I should have kicked him in the balls.
so, i don’t know if i’ve mentioned this or not, but the douche bag that i’ve been talking about is someone i work with.
(I KNOW I KNOW - not smart to begin with.)
anyways, today one of our other coworkers comes up to him (no one else at work knows that we have ever been more than friends at work) and asks him if she can set him up with someone because she knows this really great girl she wants him to meet.
AND HE IS LIKE “OH OK YEAH SOUNDS GREAT!!!!”
o.u.c.h.
anyways, before i even have time to recover from that bullshit, a random girl comes through the door at my work, with a baby, and goes straight to his office.
weird.
anyways they are in his office laughing and flirting it up…. WHEN THE KID WANDERS OVER TO MY DESK. NO. NO. NO.
most awkward moment of my life. and the kid wouldn’t leave. so i’m sitting there trying to shoo this baby off and it’s not going anywhere (i’m uh, not a real big fan of most kids). so then they both come over to my desk to laugh and flirt and talk and retrieve the baby. and i’m just sitting there. trying to work. while they are leaning on my desk.
eventually it got awkward enough that i just shut off my computer and left.
THIS SHIT WOULD ONLY HAPPEN TO ME.
i am giving up on the male gender.
from now on i have my friends, family, and Clem to make me happy.
for the rest of the day i’m laying in bed and eating pizza, ice cream, cake, and watching sex and the city.
:(
from now on the douche bag will be referred to as “DB” because i’m sick of typing out ‘douche bag’ all the time.
anywho, today DB acted like nothing was wrong, while still being his normal asshole-ish self.
and when i left………….. HE GAVE ME A FIST BUMP.
i. have. no. words.
none.
it started out pretty awful actually because i guess today was the first day of school and my morning commute’s traffic multiplied by 10,000. so, i was extremely late to work. the douche bag was more of a douche bag than ever today. he basically acted like i didn’t exist. he actually didn’t even acknowledge me when he did see me. awesome. it’s pretty cool to sit 5 feet from someone and to have them act like you’re not even there. great!
i feel like carrie and mr. big on sex and the city. all of my friends are sick and tired of hearing about the same douche bag because every time they cheer me up and make me feel better i fall back into the same routine with him. it’s really getting to be terrible.

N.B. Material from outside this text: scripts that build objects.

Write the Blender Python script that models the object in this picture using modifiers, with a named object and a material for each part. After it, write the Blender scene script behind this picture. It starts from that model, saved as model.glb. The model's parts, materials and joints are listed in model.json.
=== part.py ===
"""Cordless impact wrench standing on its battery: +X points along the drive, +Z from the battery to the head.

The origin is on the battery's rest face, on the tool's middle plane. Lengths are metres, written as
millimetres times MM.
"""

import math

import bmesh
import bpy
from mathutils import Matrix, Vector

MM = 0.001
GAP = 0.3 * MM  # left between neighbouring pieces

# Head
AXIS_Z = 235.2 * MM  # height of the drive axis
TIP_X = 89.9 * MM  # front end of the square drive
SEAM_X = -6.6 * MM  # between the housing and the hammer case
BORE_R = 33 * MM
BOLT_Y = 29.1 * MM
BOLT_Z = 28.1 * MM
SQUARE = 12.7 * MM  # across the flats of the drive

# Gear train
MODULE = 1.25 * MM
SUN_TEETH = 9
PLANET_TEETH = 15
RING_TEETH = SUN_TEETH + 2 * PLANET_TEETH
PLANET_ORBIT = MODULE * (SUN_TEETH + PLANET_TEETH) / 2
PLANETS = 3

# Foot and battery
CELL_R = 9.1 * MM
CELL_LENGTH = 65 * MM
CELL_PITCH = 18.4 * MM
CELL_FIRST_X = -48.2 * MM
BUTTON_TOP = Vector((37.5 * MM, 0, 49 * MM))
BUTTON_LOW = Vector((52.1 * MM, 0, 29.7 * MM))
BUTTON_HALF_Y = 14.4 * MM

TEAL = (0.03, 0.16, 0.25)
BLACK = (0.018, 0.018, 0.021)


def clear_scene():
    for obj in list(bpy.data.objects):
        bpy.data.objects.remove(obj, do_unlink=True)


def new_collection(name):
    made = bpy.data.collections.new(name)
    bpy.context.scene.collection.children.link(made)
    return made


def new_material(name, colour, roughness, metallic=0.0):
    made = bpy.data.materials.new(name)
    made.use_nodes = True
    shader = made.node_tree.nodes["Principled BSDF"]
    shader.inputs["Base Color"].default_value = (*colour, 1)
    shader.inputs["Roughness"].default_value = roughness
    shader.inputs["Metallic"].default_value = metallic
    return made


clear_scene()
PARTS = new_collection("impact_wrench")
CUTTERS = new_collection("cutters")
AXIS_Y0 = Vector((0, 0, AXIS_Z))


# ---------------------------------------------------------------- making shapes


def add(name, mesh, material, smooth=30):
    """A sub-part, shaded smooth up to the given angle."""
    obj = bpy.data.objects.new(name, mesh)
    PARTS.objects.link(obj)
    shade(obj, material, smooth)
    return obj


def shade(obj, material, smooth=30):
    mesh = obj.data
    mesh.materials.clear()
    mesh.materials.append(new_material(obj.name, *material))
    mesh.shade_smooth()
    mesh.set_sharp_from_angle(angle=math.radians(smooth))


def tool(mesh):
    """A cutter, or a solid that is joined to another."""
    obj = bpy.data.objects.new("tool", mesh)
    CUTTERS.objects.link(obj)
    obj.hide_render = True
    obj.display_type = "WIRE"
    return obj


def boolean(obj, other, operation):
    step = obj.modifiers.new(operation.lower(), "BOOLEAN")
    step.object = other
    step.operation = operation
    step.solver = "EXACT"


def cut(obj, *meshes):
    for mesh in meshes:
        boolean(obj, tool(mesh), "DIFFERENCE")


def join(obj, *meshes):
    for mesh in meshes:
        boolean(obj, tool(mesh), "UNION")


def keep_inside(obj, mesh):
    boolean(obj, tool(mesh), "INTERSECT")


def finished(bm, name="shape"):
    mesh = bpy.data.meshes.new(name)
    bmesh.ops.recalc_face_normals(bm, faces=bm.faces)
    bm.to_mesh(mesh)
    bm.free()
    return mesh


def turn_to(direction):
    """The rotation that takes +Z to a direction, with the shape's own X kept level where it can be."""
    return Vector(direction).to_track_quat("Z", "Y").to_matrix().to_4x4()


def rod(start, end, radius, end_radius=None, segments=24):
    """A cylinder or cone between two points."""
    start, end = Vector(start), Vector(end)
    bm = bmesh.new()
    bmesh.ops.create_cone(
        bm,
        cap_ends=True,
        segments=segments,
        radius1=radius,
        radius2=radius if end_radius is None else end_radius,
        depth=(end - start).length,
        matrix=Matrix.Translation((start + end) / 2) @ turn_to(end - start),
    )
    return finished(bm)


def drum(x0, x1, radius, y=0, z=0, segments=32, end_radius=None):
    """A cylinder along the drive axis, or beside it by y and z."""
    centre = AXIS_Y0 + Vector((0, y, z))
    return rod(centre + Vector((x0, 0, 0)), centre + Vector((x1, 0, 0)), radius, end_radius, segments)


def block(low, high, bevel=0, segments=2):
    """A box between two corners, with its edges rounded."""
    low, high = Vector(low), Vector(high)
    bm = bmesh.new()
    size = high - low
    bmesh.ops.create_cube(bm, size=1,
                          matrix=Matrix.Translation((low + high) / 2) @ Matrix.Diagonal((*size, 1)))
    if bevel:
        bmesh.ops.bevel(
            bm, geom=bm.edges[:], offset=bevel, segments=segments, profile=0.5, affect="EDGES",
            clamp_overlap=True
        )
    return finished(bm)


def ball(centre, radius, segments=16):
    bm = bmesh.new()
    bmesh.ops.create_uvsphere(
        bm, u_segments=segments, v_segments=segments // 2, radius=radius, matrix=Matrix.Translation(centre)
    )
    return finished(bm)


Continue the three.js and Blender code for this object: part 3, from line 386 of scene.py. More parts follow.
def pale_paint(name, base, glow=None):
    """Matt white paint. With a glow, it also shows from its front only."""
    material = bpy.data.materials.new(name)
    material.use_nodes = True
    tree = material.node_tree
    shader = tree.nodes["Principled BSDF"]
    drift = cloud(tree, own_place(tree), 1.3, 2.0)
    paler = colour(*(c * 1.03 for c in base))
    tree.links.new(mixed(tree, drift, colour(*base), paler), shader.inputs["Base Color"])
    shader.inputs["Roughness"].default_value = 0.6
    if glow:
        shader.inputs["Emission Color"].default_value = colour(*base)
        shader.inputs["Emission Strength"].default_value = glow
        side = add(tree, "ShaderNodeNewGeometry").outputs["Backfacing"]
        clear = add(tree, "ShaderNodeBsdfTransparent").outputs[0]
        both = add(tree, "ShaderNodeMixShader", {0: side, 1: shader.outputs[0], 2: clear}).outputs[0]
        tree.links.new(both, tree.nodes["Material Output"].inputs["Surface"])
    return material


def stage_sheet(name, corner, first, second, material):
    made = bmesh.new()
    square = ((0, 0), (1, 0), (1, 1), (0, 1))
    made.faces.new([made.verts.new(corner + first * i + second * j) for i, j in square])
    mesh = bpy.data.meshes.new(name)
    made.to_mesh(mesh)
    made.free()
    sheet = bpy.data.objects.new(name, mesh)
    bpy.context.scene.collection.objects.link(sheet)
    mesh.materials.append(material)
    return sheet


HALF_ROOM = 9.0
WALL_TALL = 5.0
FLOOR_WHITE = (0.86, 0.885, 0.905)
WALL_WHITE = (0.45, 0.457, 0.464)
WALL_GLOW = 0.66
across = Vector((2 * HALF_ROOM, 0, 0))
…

my promotion at work was really nice. however, tomorrow is my first day doing some of the responsibilities solo and i’m scared to death. i’ve never really had a job where i haven’t been at entry level status. this is a big move up for me, and for my bank account, but i’m terrified. i guess it’s now or never though.

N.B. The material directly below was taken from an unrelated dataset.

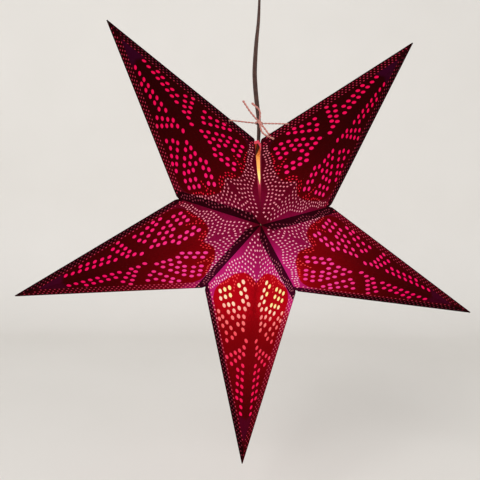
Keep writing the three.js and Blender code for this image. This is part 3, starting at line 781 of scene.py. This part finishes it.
def make_lining():
    """The inner side of the tissue, lit by the bulb: pale yellow near it and deep orange away."""
    finish = Finish("lit_lining", {"Roughness": 0.8, "Base Color": paint(150, 50, 40),
                                   "Specular IOR Level": 0.05, "Emission Strength": 1.0})
    grain = finish.noise(500, 3.0)
    near = (GLOW_REACH / bulb_distance(finish)) ** 1.5
    finish.feed("Emission Color", finish.ramp(0.7 * near + 0.05 * grain, LINING_GLOW))
    return finish.material


def make_flap_paper():
    """The second layer along the seams and the edges: paler, and lit more softly."""
    finish = paper_finish("flap_paper", 0.85, 0.04)
    grain = finish.noise(500, 3.0)
    finish.base(grain, paint(58, 8, 18), paint(98, 24, 34))
    finish.light(glow(finish), (0.13, 0.010, 0.024, 1), (0.50, 0.12, 0.17, 1))
    finish.bump(grain, 0.0002)
    return finish.material


def make_plain(name, first, second, scale, constants, relief):
    """A finish whose colour wanders between two paints, with a fine relief."""
    finish = Finish(name, constants)
    grain = finish.noise(scale, 4.0)
    finish.base(grain.rise(0.3, 0.7), first, second)
    finish.bump(grain, relief)
    return finish.material


def make_flex_skin():
    """Dark glossy skin of the flex, a little dusty, with the faint ripple of the laid cores."""
    finish = Finish("flex_skin", {"Specular IOR Level": 0.22})
    dust = finish.noise(160, 4.0)
    finish.base(dust.rise(0.35, 0.8), paint(52, 29, 22), paint(82, 52, 42))
    finish.feed("Roughness", dust * 0.25 + 0.36)
    finish.bump(finish.noise(300, 2.0), 0.00008)
    return finish.material


def make_cotton():
    """Soft twisted cotton: dusty pink with painted shade in the grooves and a fine fibre relief."""
    finish = Finish("cotton_twist", {"Roughness": 0.95, "Specular IOR Level": 0.1,
                                     "Sheen Weight": 0.35, "Sheen Roughness": 0.5})
    fibre = finish.noise(2600, 4.0, roughness=0.7)
    cloud = finish.noise(120, 2.0)
    # Painted shade: the colour darkens where the fibre relief sinks into grooves.
    colour = finish.mix(fibre.rise(0.3, 0.75), paint(158, 92, 84), paint(218, 156, 142))
    finish.base(cloud * 0.4, colour, paint(186, 104, 98))
    finish.bump(fibre, 0.00015)
    return finish.material


def make_metal(name, first, second, roughness):
    """Drawn or pressed metal: a grain run up and down in its colour, its gloss and its relief."""
    finish = Finish(name, {"Metallic": 1.0})
    grain = finish.noise(240, 4.0, stretch=(1.0, 1.0, 4.0))
    finish.base(grain, first, second)
    finish.feed("Roughness", roughness + 0.18 * grain)
    finish.bump(grain, 0.00003)
    return finish.material


def make_lit_glass():
    """Warm glowing glass, whiter towards the bulb's lower end."""
    finish = Finish("lit_glass", {"Roughness": 0.25, "Emission Strength": 1.0, "IOR": 1.45})
    low = below_bulb(finish) / BULB_RADIUS
    finish.base(low.rise(-1.0, 1.0), paint(240, 214, 170), paint(250, 240, 220))
    finish.light(low.rise(-1.0, 0.2), (1.0, 0.62, 0.26, 1), (1.0, 0.9, 0.66, 1))
    return finish.material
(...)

then tonight when i was out having a good time with friends at the baseball game… my ex boyfriend texted me. the last one, who i was with for 3 ish years. so many months ago he broke my heart into a million pieces and i honestly didn’t think there would ever come a day where i didn’t cry again. well it happened. it took A LONG time but it did. for the last several months we haven’t really spoken at all. today he texted me asking if we could get lunch tomorrow and i agreed. ugh. sometimes i think i just like being hurt.